To bring us regular ephemera fanciers down to earth for a moment, there is one final paper trail, and that is serendipitous discovery. True ephemerons hide well. Awhile back I purchased a box lot of books, one of which was that ubiquitous A through B free first volume of a supermarket encyclopedia offer. I think it was called The Encyclopedia of Collectibles.
Flipping through the pages very quickly, a crisp yellow and red Big League Chewing Gum card from the 1930s worth $30.00 fell out from the baseball entry under the Bs. I bid on a dreaded old regular encyclopedia set at auction not long ago because I noticed the tiny tip of a silver certificate poking out, and that one volume alone was some departed soul’s hiding place for ten or so more. My favorite, though, is another little coincidence that got me interested in ephemera early on. I was sitting high up in the corner window of a major research library plowing through some books for hours on end, and time was running out. I’d left one large tome that appeared as if it hadn’t been cracked open in twenty years for last because it didn’t look helpful. Turns out it contained just what I was seeking. At the very end of this research session a curious piece of paper fell out and spiraled down in the waning golden twilight. It turned out to be a learned mini-essay on, and tribute to, ephemera, published in the 1970s by some eccentric down south. It is multi-colored and quite beautiful.
He likened ephemera to his other passion, which was fireworks. He told of the print run, some five hundred and fifty or so if I recall, and of the vault where a certain number were archived. I doubt if they’re still in that vault. How many have survived?
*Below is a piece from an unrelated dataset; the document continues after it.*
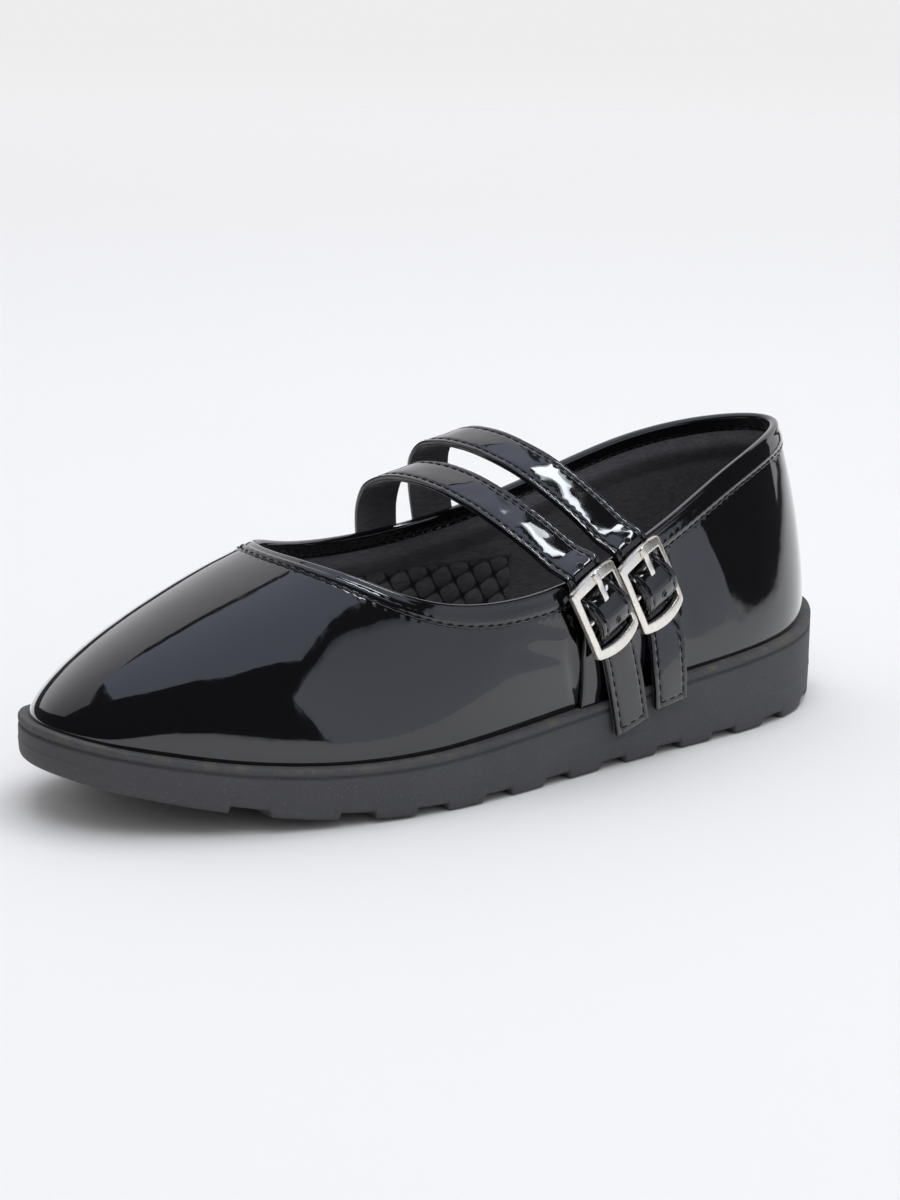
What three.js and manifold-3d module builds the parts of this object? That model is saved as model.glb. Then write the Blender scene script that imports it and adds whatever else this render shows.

Less than a third, I’ll wager, and half of those accidentally alive like the one I found. Maybe fifteen will still be with us in excellent condition by the year 2100. I believe in the severest punishment for taking anything from libraries, but surely this was different. It didn’t belong in that book or in that building. Some hurried researcher left it there years ago by accident. Any staff person finding this on the floor would have thrown it out. Though not really worth any money, this is my favorite piece of ephemera. I’d like to reprint it in full, but, like all good ephemera, I re-lost it some years ago. I know I’ll find this printed May Fly again when I get down to the right archaeological level in the Mesozoic carbon heap that is my office, and it will be reprinted some day as a farewell column in this series like the finale at an ephemeral fireworks display.